If sexuality is what defines your one special person as your one special person, then it seems vital to ask:

What is sexuality?

Touching and suckling breasts can be considered sexual. Or it could be something a baby does to its mother.
Kissing can be considered sexual. Or it could be something one does when one greets one's grandmother.
Dressing in lacy, revealing clothing can be considered sexual. Or it could be part of a child's dance recital.
Being whipped and spanked can be considered sexual. Or it could be childhood punishment. Or domestic abuse.
Even making babies can happen in a doctor's office with a syringe these days!
Now, obviously, there are things that are more inescapably sexual acts, particularly when context is added, but my point is this: Sexuality doesn't have clearly defined boundaries.

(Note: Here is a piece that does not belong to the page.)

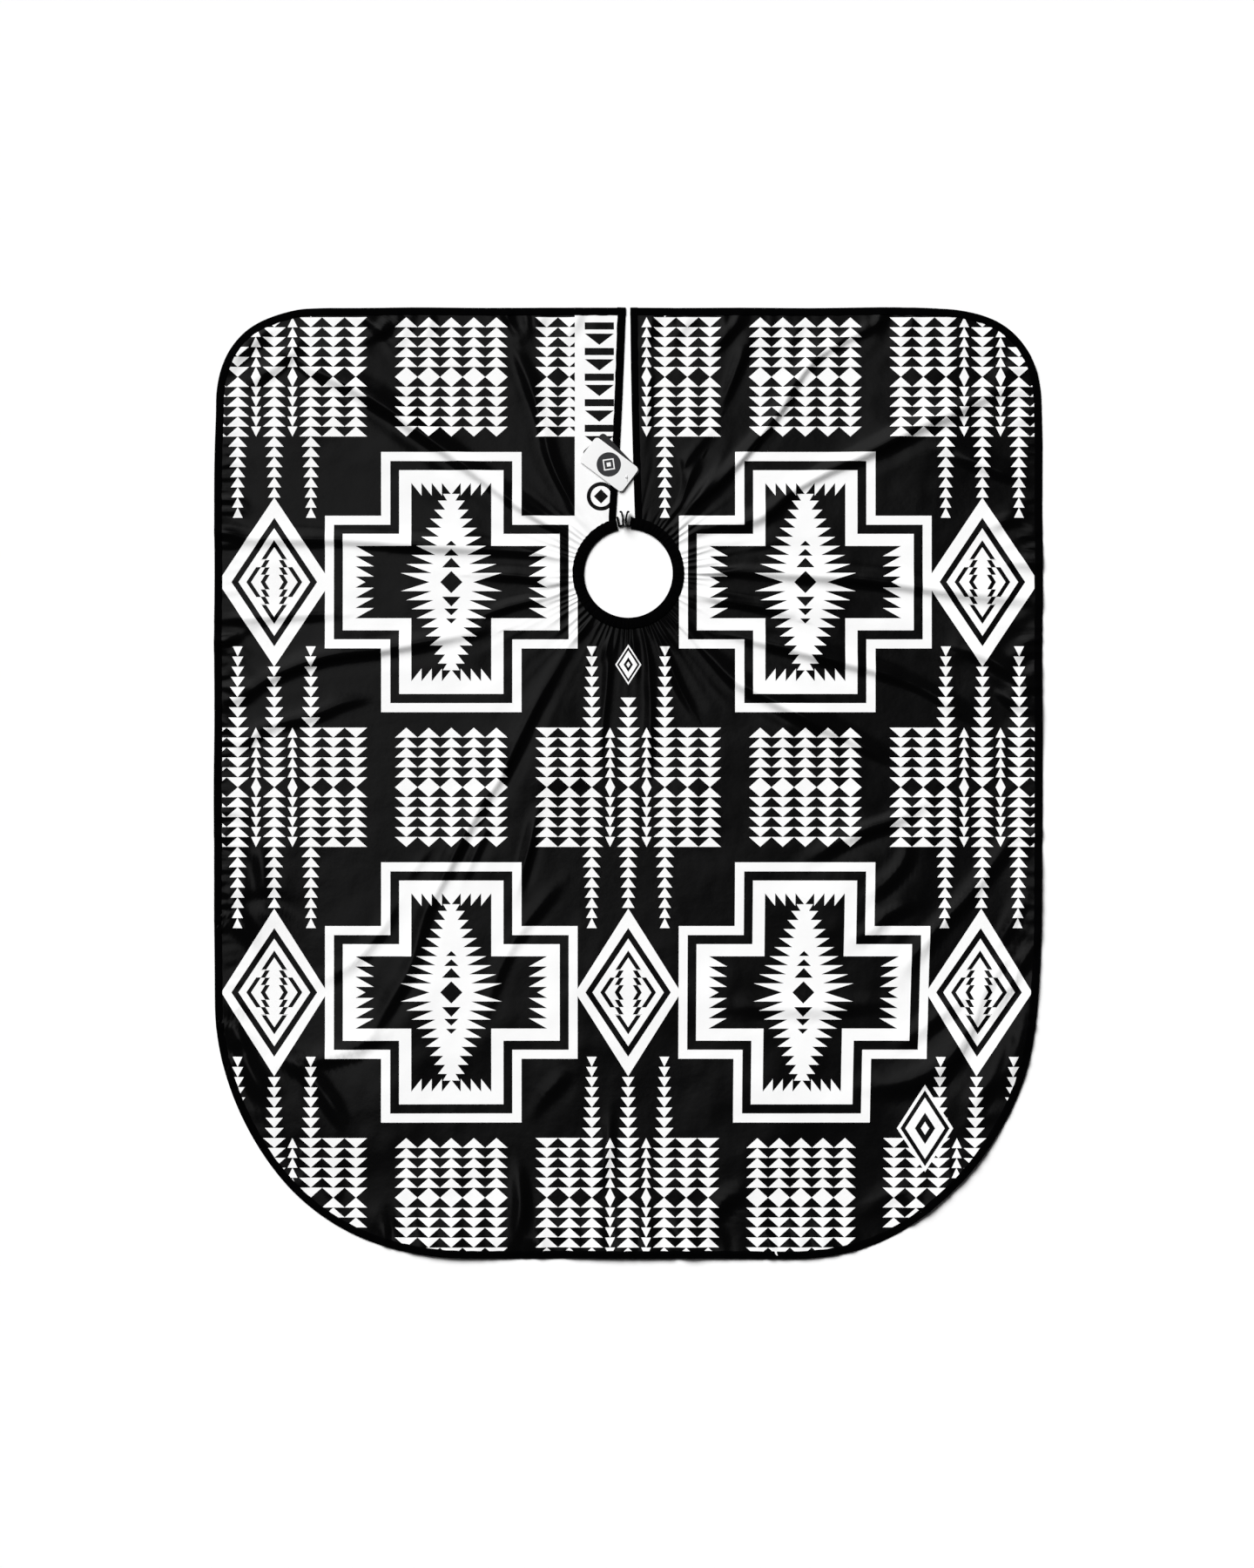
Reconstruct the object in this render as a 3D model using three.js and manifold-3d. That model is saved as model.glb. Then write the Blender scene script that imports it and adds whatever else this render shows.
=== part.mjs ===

Neither does friendship. Neither does romance or intimacy. Neither does love itself.
All the limits we find on love are imagined. The limits of our relationships are contrived. There can be sexuality without romance, or romance without sexuality. There can be love without marriage, or marriage without love. There can be friendship with intimacy or without, with romance or without, with sex or without.
Relationships are boundless, limitless things. That puts the normal monogamy paradigm in a new light, doesn't it?
I invite you to explore your own relationship with relationships. Ask these questions of yourself, and have your partner(s) ask these questions of themselves. Then share your answers. Or, do this with friends for an intimate evening of heart-sharing!
  • How have you been limiting your love and restricting your relationships?
  • Who are you limiting or restricting your relationships for?
  • What are the costs?
  • What are the benefits?
  • Do you feel that you’re able to be your authentic self in all of your relationships?
  • How do you define a friendship?
  • How do you define a spouse?
  • How do you define a family member?
  • What do you want most in your relationships?